Task to complete: Show all lines holding the string "axes".

Available data:
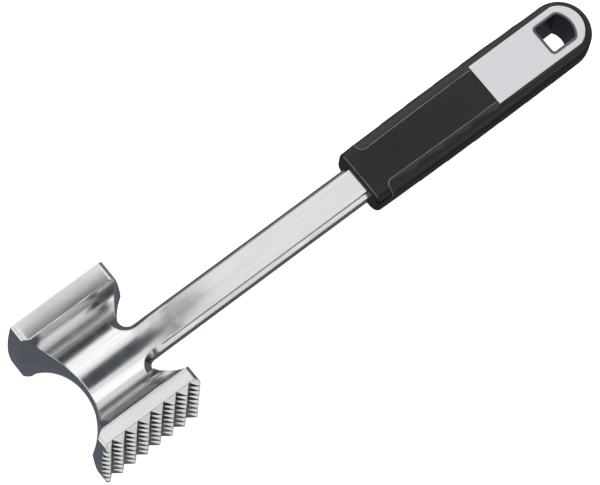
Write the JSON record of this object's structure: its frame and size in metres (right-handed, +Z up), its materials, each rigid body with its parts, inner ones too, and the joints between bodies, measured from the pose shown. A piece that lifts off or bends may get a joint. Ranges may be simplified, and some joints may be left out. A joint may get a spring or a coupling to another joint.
{
  "type": "meat mallet",
  "caption": "Meat mallet: cast aluminium head with a flat face and a toothed face, straight shank, black moulded handle with a grey inlay and a hanging eye.",
  "frame": {"origin": "the centre of the bottom of the mallet's box, lying on its back rims", "axes": "+X runs along the shank from the head to the handle's tip, +Y is the way the flat striking face looks (the teeth look along -Y), +Z is up, out of the side with the inlay"},
  "size_m": [0.3012, 0.0698, 0.0552],
  "materials": {
    "cast_metal": "polished to a fine satin",
    "hard_plastic": "fine matte moulding",
    "soft_grip": "satin soft-touch moulding",
    "inlay": "metallic grey satin plastic",
    "liner": "smooth black moulding"
  },
  "bodies": {
    "root": {"head_and_shank": "cast_metal", "handle_core": "hard_plastic", "soft_grip_band": "soft_grip", "inlay_plate": "inlay", "eyelet_liner": "liner"}
  },
  "joints": []
}
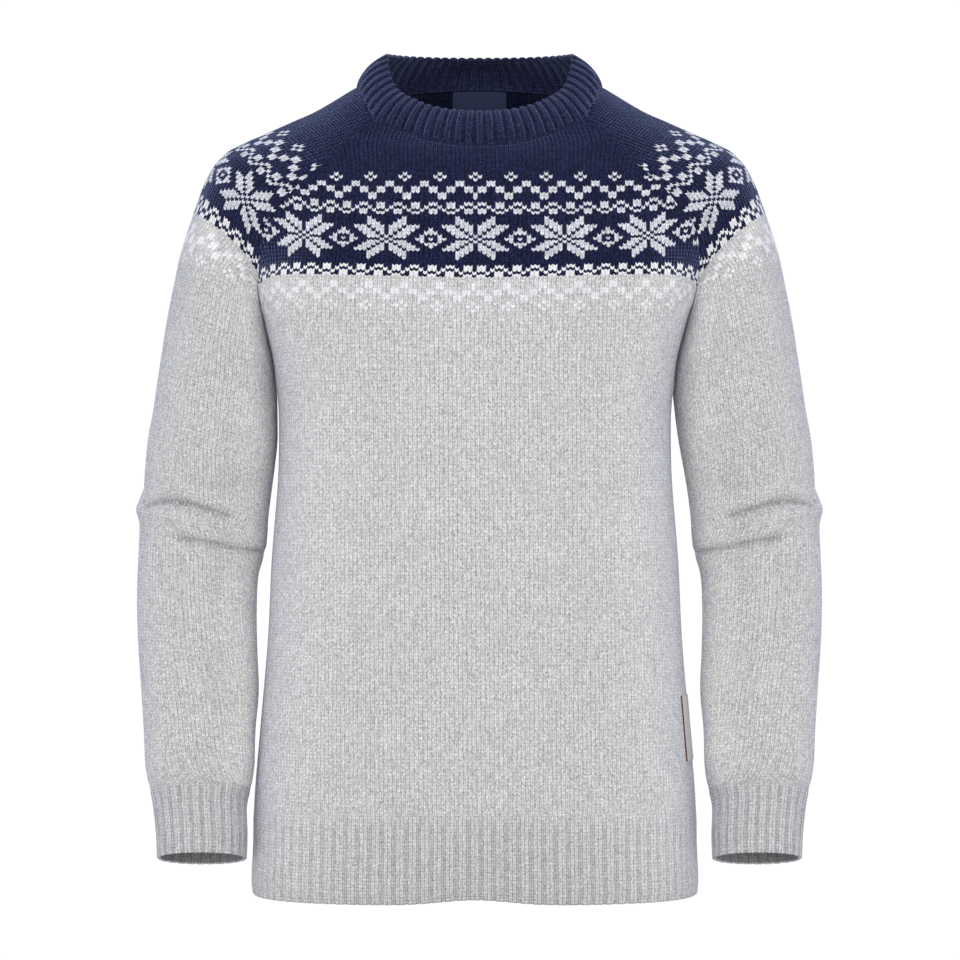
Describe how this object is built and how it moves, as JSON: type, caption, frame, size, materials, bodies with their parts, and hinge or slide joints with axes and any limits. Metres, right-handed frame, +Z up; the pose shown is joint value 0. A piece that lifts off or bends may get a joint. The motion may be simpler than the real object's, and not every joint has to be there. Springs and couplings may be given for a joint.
{
  "type": "raglan yoke sweater",
  "caption": "Crew-neck knitted wool sweater with raglan sleeves, a patterned yoke, ribbed neckband, hem and cuffs, and an open hollow body.",
  "frame": {"origin": "the middle of the neck at the level of the high shoulder points, where the garment is held when it is worn", "axes": "+X towards the wearer's left, -Y the front, +Z up"},
  "size_m": [0.6034, 0.2585, 0.7397],
  "materials": {
    "panel_knit": "plain-knitted heather wool, napped, with a stranded yoke pattern",
    "sleeve_knit": "plain-knitted heather wool, napped, with a stranded yoke pattern",
    "neckband_rib": "ribbed dark blue wool",
    "hem_rib": "ribbed heather wool",
    "cuff_rib": "ribbed heather wool",
    "label_weave": "fine woven tape, bare",
    "label_leather": "thin matt leather, bare"
  },
  "bodies": {
    "root": {"front_panel": "panel_knit", "back_panel": "panel_knit", "sleeve_right": "sleeve_knit", "sleeve_left": "sleeve_knit", "neckband": "neckband_rib", "hem_rib_front": "hem_rib", "hem_rib_back": "hem_rib", "cuff_right": "cuff_rib", "cuff_left": "cuff_rib", "neck_label": "label_weave", "side_label": "label_leather"}
  },
  "joints": []
}
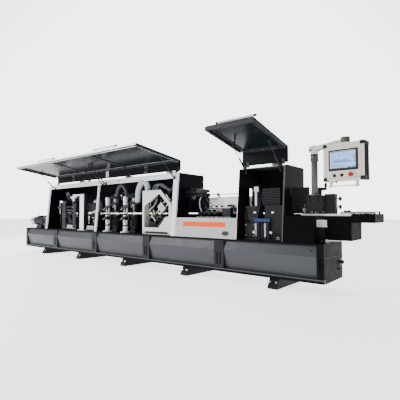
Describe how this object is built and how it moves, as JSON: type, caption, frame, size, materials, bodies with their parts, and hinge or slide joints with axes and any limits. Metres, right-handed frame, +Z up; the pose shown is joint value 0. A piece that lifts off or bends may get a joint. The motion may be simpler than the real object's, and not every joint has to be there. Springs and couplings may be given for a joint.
{
  "type": "edge banding machine",
  "caption": "Long straight-line edge banding machine with a chain conveyor, pressure beam, processing units under lift-up hoods and an operator panel on a swivel arm.",
  "frame": {"origin": "on the floor at the centre of the floor anchor pattern, which is the middle of the five cross feet", "axes": "+X along the machine towards the infeed end, +Y to the rear (the side the panels overhang), +Z up"},
  "size_m": [7.986, 1.5087, 2.0338],
  "materials": {
    "base_black": "satin black paint",
    "foot_black": "black paint",
    "bolt_steel": "zinc",
    "skirt_grey": "metallic grey-blue powder coat",
    "post_blue": "dark blue-grey powder coat",
    "hood_black": "satin dark powder coat",
    "hood_white": "white powder coat",
    "small_hood": "dark brown-grey powder coat",
    "cover_grey": "light grey powder coat with an orange stripe",
    "lid_white": "white powder coat over folded sheet",
    "window_tint": "tinted polycarbonate",
    "anodised": "satin anodised",
    "handle_white": "white powder coat, black end caps",
    "strut_black": "gloss black",
    "strut_rod": "polished",
    "machine_black": "hammered dark paint",
    "chain_steel": "steel links with black rubber pads",
    "machined_steel": "machined",
    "motor_grey": "grey motor paint",
    "beam_silver": "satin anodised",
    "belt_rubber": "ribbed rubber",
    "wheel_black": "black plastic",
    "table_steel": "ground steel top, black box",
    "bracket_grey": "dark grey paint",
    "post_grey": "warm grey paint",
    "arm_white": "off-white paint",
    "hmi_beige": "off-white powder coat, black corner caps",
    "screen_glass": "lit touch screen",
    "button_black": "black",
    "estop_red": "red",
    "unit_grey": "grey paint, bare steel and silver motors",
    "unit_white": "cream white paint",
    "glue_brass": "heated roller, coated",
    "buff_cloth": "stitched cotton"
  },
  "bodies": {
    "machine_frame": {"base_frame": "base_black", "cross_feet": "foot_black", "foot_bolts": "bolt_steel", "skirt_panels": "skirt_grey", "skirt_posts": "post_blue", "main_hood_walls": "hood_black", "main_hood_posts": "hood_white", "small_hood_walls": "small_hood", "hood_hinge_pins": "bolt_steel", "middle_cover": "cover_grey", "conveyor_bed": "machine_black", "feed_chain": "chain_steel", "feed_gearmotor": "motor_grey", "lift_columns": "machined_steel", "infeed_table": "table_steel", "infeed_bracket": "bracket_grey", "hmi_post": "post_grey", "pre_mill_unit": "unit_grey", "glue_unit": "unit_grey", "press_unit": "unit_grey", "end_trim_frame": "unit_white", "trim_units": "unit_white", "finishing_units": "motor_grey"},
    "main_lid": {"main_lid_shell": "lid_white", "main_lid_windows": "window_tint", "main_lid_trim": "anodised", "main_lid_handles": "handle_white"},
    "main_strut_cylinders": {"main_strut_cylinders": "strut_black"},
    "main_strut_rods": {"main_strut_rods": "strut_rod"},
    "small_lid": {"small_lid_shell": "lid_white", "small_lid_window": "window_tint", "small_lid_trim": "anodised", "small_lid_handle": "handle_white"},
    "small_strut_cylinders": {"small_strut_cylinders": "strut_black"},
    "small_strut_rods": {"small_strut_rods": "strut_rod"},
    "feed_drive_sprocket": {"feed_drive_sprocket": "machined_steel"},
    "feed_idler_sprocket": {"feed_idler_sprocket": "machined_steel"},
    "pressure_beam": {"pressure_beam": "beam_silver", "pressure_belt": "belt_rubber"},
    "belt_drive_pulley": {"belt_drive_pulley": "machined_steel"},
    "belt_idler_pulley": {"belt_idler_pulley": "machined_steel"},
    "beam_handwheel": {"beam_handwheel": "wheel_black"},
    "infeed_fence": {"infeed_fence": "anodised"},
    "hmi_arm": {"hmi_arm": "arm_white"},
    "hmi_panel": {"hmi_housing": "hmi_beige", "hmi_screen": "screen_glass", "hmi_handle": "anodised"},
    "start_button": {"start_button": "button_black"},
    "stop_button": {"stop_button": "button_black"},
    "emergency_stop": {"emergency_stop": "estop_red"},
    "main_switch": {"main_switch": "button_black"},
    "pre_mill_cutter_infeed": {"pre_mill_cutter_infeed": "machined_steel"},
    "pre_mill_cutter_outfeed": {"pre_mill_cutter_outfeed": "machined_steel"},
    "glue_roller": {"glue_roller": "glue_brass"},
    "press_roller": {"press_roller": "machined_steel"},
    "end_trim_head": {"end_trim_head": "motor_grey"},
    "end_trim_saw": {"end_trim_saw": "machined_steel"},
    "rough_trim_cutters": {"rough_trim_cutters": "machined_steel"},
    "fine_trim_cutters": {"fine_trim_cutters": "machined_steel"},
    "buffing_wheels": {"buffing_wheels": "buff_cloth"}
  },
  "joints": [
    {"name": "main_lid_hinge", "type": "hinge", "parent": "machine_frame", "child": "main_lid", "pos_m": [-0.663, -0.2, 1.612], "axis": [1, 0, 0], "range_deg": [0, 98]},
    {"name": "main_strut_swing", "type": "hinge", "parent": "machine_frame", "child": "main_strut_cylinders", "pos_m": [-0.663, -0.27, 1.492], "axis": [1, 0, 0], "range_deg": [0, 122.6]},
    {"name": "main_strut_stroke", "type": "slide", "parent": "main_strut_cylinders", "child": "main_strut_rods", "axis": [0, -0.7292, 0.6843], "range_m": [-0.1441, 0]},
    {"name": "small_lid_hinge", "type": "hinge", "parent": "machine_frame", "child": "small_lid", "pos_m": [2.7595, -0.155, 1.575], "axis": [1, 0, 0], "range_deg": [0, 102]},
    {"name": "small_strut_swing", "type": "hinge", "parent": "machine_frame", "child": "small_strut_cylinders", "pos_m": [2.793, -0.235, 1.48], "axis": [1, 0, 0], "range_deg": [0, 126.4]},
    {"name": "small_strut_stroke", "type": "slide", "parent": "small_strut_cylinders", "child": "small_strut_rods", "axis": [0, -0.7127, 0.7015], "range_m": [-0.1041, 0]},
    {"name": "feed_drive_spin", "type": "hinge", "parent": "machine_frame", "child": "feed_drive_sprocket", "pos_m": [-2.99, 0.15, 0.83], "axis": [0, 1, 0], "continuous": true},
    {"name": "feed_idler_spin", "type": "hinge", "parent": "machine_frame", "child": "feed_idler_sprocket", "pos_m": [3.27, 0.15, 0.83], "axis": [0, 1, 0], "continuous": true},
    {"name": "beam_height", "type": "slide", "parent": "machine_frame", "child": "pressure_beam", "axis": [0, 0, 1], "range_m": [-0.012, 0.04]},
    {"name": "belt_drive_spin", "type": "hinge", "parent": "pressure_beam", "child": "belt_drive_pulley", "pos_m": [-2.74, 0.15, 1.0155], "axis": [0, 1, 0], "continuous": true},
    {"name": "belt_idler_spin", "type": "hinge", "parent": "pressure_beam", "child": "belt_idler_pulley", "pos_m": [3.18, 0.15, 1.0155], "axis": [0, 1, 0], "continuous": true},
    {"name": "handwheel_turn", "type": "hinge", "parent": "machine_frame", "child": "beam_handwheel", "pos_m": [3.44, 0.01, 1.234], "axis": [0, 0, 1], "range_deg": [-1080, 3600]},
    {"name": "fence_adjust", "type": "slide", "parent": "machine_frame", "child": "infeed_fence", "axis": [0, 1, 0], "range_m": [-0.006, 0.004]},
    {"name": "hmi_arm_swing", "type": "hinge", "parent": "machine_frame", "child": "hmi_arm", "pos_m": [3.428, -0.12, 1.69], "axis": [0, 0, 1], "range_deg": [-60, 75]},
    {"name": "hmi_panel_swivel", "type": "hinge", "parent": "hmi_arm", "child": "hmi_panel", "pos_m": [3.865, -0.365, 1.7], "axis": [0, 0, 1], "range_deg": [-90, 90]},
    {"name": "start_press", "type": "slide", "parent": "hmi_panel", "child": "start_button", "axis": [0.0854, 0.9963, 0], "range_m": [0, 0.004], "stiffness_N_per_m": 500},
    {"name": "stop_press", "type": "slide", "parent": "hmi_panel", "child": "stop_button", "axis": [0.0854, 0.9963, 0], "range_m": [0, 0.004], "stiffness_N_per_m": 500},
    {"name": "emergency_press", "type": "slide", "parent": "hmi_panel", "child": "emergency_stop", "axis": [0.0854, 0.9963, 0], "range_m": [0, 0.005], "stiffness_N_per_m": 800},
    {"name": "main_switch_turn", "type": "hinge", "parent": "machine_frame", "child": "main_switch", "pos_m": [3.616, 0.255, 0.331], "axis": [1, 0, 0], "range_deg": [0, 90]},
    {"name": "pre_mill_infeed_spin", "type": "hinge", "parent": "machine_frame", "child": "pre_mill_cutter_infeed", "pos_m": [3, -0.023, 0.93], "axis": [0, 0, 1], "continuous": true},
    {"name": "pre_mill_outfeed_spin", "type": "hinge", "parent": "machine_frame", "child": "pre_mill_cutter_outfeed", "pos_m": [2.85, -0.023, 0.93], "axis": [0, 0, 1], "continuous": true},
    {"name": "glue_roller_spin", "type": "hinge", "parent": "machine_frame", "child": "glue_roller", "pos_m": [2.59, 0.005, 0.95], "axis": [0, 0, 1], "continuous": true},
    {"name": "press_roller_spin", "type": "hinge", "parent": "machine_frame", "child": "press_roller", "pos_m": [2.18, -0.036, 0.95], "axis": [0, 0, 1], "continuous": true},
    {"name": "end_trim_stroke", "type": "slide", "parent": "machine_frame", "child": "end_trim_head", "axis": [0.7071, 0, 0.7071], "range_m": [-0.06, 0.06]},
    {"name": "end_trim_saw_spin", "type": "hinge", "parent": "end_trim_head", "child": "end_trim_saw", "pos_m": [0.772, -0.055, 1.09], "axis": [1, 0, 0], "continuous": true},
    {"name": "rough_trim_spin", "type": "hinge", "parent": "machine_frame", "child": "rough_trim_cutters", "pos_m": [-0.075, 0.004, 0.94], "axis": [0, 0, 1], "continuous": true},
    {"name": "fine_trim_spin", "type": "hinge", "parent": "machine_frame", "child": "fine_trim_cutters", "pos_m": [-0.617, 0.004, 0.94], "axis": [0, 0, 1], "continuous": true},
    {"name": "buffing_spin", "type": "hinge", "parent": "machine_frame", "child": "buffing_wheels", "pos_m": [-2.2, -0.031, 0.94], "axis": [0, 0, 1], "continuous": true}
  ],
  "couplings": [
    {"joint": "main_strut_swing", "follows": "main_lid_hinge", "ratio": 1.2458},
    {"joint": "main_strut_stroke", "follows": "main_lid_hinge", "m_per_rad": -0.083689},
    {"joint": "small_strut_swing", "follows": "small_lid_hinge", "ratio": 1.2343},
    {"joint": "small_strut_stroke", "follows": "small_lid_hinge", "m_per_rad": -0.057909},
    {"joint": "feed_idler_spin", "follows": "feed_drive_spin", "ratio": 1},
    {"joint": "belt_drive_spin", "follows": "feed_drive_spin", "ratio": -1.5},
    {"joint": "belt_idler_spin", "follows": "feed_drive_spin", "ratio": -1.5},
    {"joint": "handwheel_turn", "follows": "beam_height", "rad_per_m": 1570.8},
    {"joint": "press_roller_spin", "follows": "feed_drive_spin", "ratio": -1.2}
  ]
}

Full answer:
  "frame": {"origin": "the centre of the bottom of the mallet's box, lying on its back rims", "axes": "+X runs along the shank from the head to the handle's tip, +Y is the way the flat striking face looks (the teeth look along -Y), +Z is up, out of the side with the inlay"},
Describe how this object is built and how it moves, as JSON: type, caption, frame, size, materials, bodies with their parts, and hinge or slide joints with axes and any limits. Metres, right-handed frame, +Z up; the pose shown is joint value 0. A piece that lifts off or bends may get a joint. The motion may be simpler than the real object's, and not every joint has to be there. Springs and couplings may be given for a joint.
  "frame": {"origin": "the middle of the neck at the level of the high shoulder points, where the garment is held when it is worn", "axes": "+X towards the wearer's left, -Y the front, +Z up"},
Describe how this object is built and how it moves, as JSON: type, caption, frame, size, materials, bodies with their parts, and hinge or slide joints with axes and any limits. Metres, right-handed frame, +Z up; the pose shown is joint value 0. A piece that lifts off or bends may get a joint. The motion may be simpler than the real object's, and not every joint has to be there. Springs and couplings may be given for a joint.
  "frame": {"origin": "on the floor at the centre of the floor anchor pattern, which is the middle of the five cross feet", "axes": "+X along the machine towards the infeed end, +Y to the rear (the side the panels overhang), +Z up"},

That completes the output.